Never knew about this metric before.
I’m looking forward to the instant benefits for e-bikes!
The thing is when gasoline is used to power a car about 80% of the energy is loss to heat and only about 20% is used to actually move the car on average. It’s worse when you are doing acceleration and better when cruising at a steady speed on a level surface.
Yeah, so you have to divide it by a factor of 5. Which still makes gasoline roughly 5 times as energy dense than this prototype battery, instead of 25 times.
Another problem is the increased complexity of fossil fuel vehicles, specifically in stuff like the engine, gears, pollution filters, etc. A fossil fuel vehicle is just intrinsically more complicated.
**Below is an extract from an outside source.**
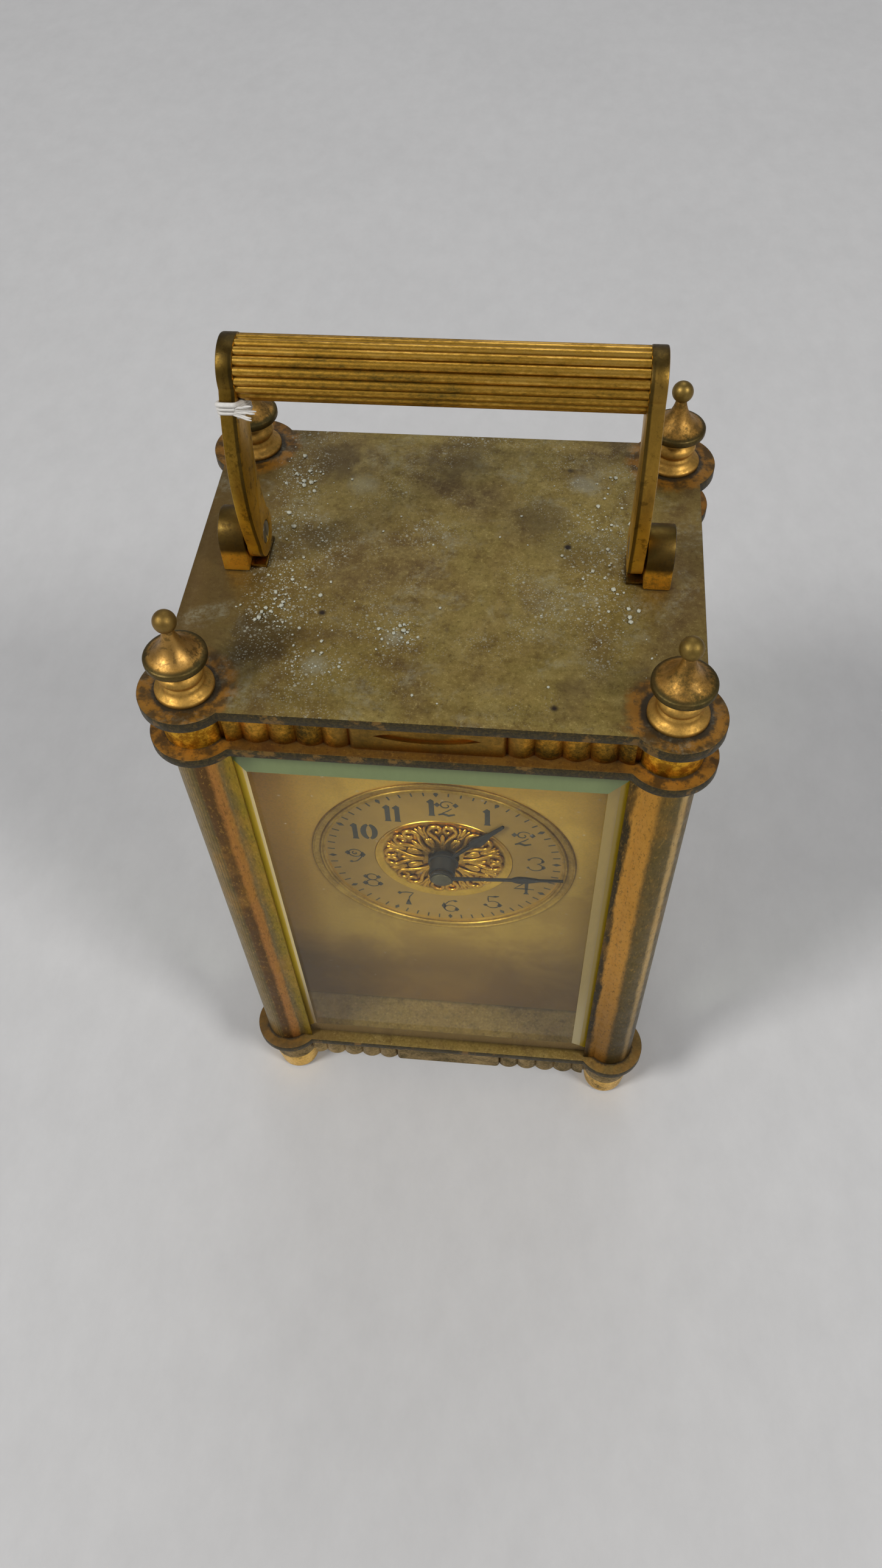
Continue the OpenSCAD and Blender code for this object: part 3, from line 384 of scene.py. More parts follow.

Which doesn’t directly relate to the density, but it gives electric vehicles an advantage.
The weight itself is an engineering challenge.
With passenger vehicles, the problems have largely been solved. With motorcycles, there are still some tradeoffs on range (especially highway). With large cargo trucks, the weight causes issues with range, weight capacity, and charging times. With aircraft, there’s not really competition on the horizon.
And electrification of heat production itself for climate control, cooking, hot water, industrial processes, etc. is coming along, too, on an application by application basis. (But note that the energy “lost” to heat is less of a factor for these uses.)
Not sure how much it’d improve ebikes. Maybe if you want to take a bike trip longer than 100 miles.
If anything, sodium batteries are more exciting for ebikes. They’re more than enough for getting around town, and they’re cheap.
Current tech is 200 to 250 so a substantial reduction in battery weight, 50% or 60%
Huge leap forward if the process is in the same ballpark expense wise. Being able to reduce a cars battery by 50% would reduce the prices by at least 5k, and likely have longer range because of the reduced weight.
Edit : still very experimental. Battery only retains that energy density for 300 charges. This is an improvement from an earlier 50 cycles, but not really viable either.
I used to have some old copy pasta for this on Reddit but I’ll be damn if I’m logging in to retrieve it.
So I’ll paraphrase:
Has the battery been made or is it a concept? Has the battery been made to the scale that the claim argues it can hit? What is the price? How many charge cycles? What’s the temperature range it can operate within? Can the battery fit into the existing production processes or will it require new tooling to productionize? Does the battery require any novel materials that aren’t available at scale yet or at the price that’s been assumed? Does the production of the battery have any bi-products that haven’t been handled industrially before? Will the battery require new safety approvals? Will the production require new safety training? What’s the size and the weight of the battery? What’s the charge and discharge rate? How does the temperate of the battery get affected by charging and discharging? Is the battery as safe under puncture and deformation as existing batteries? Can the battery be recycled as easily as existing batteries?
Etc etc
“China develops new battery” needs an answer to all these questions before anything meaningful has been developed. Until then it’s just a theory in a lab. For every 1000 things that work in a lab, one escapes and becomes a product you can buy in a store.
As someone that worked in a battery lab for a short period of time I agree. These are exactly the types of questions that need to be asked for any battery related technology article (not just China, other institutions around the world do this as well)
Hope it becomes reality soon unlike graphene.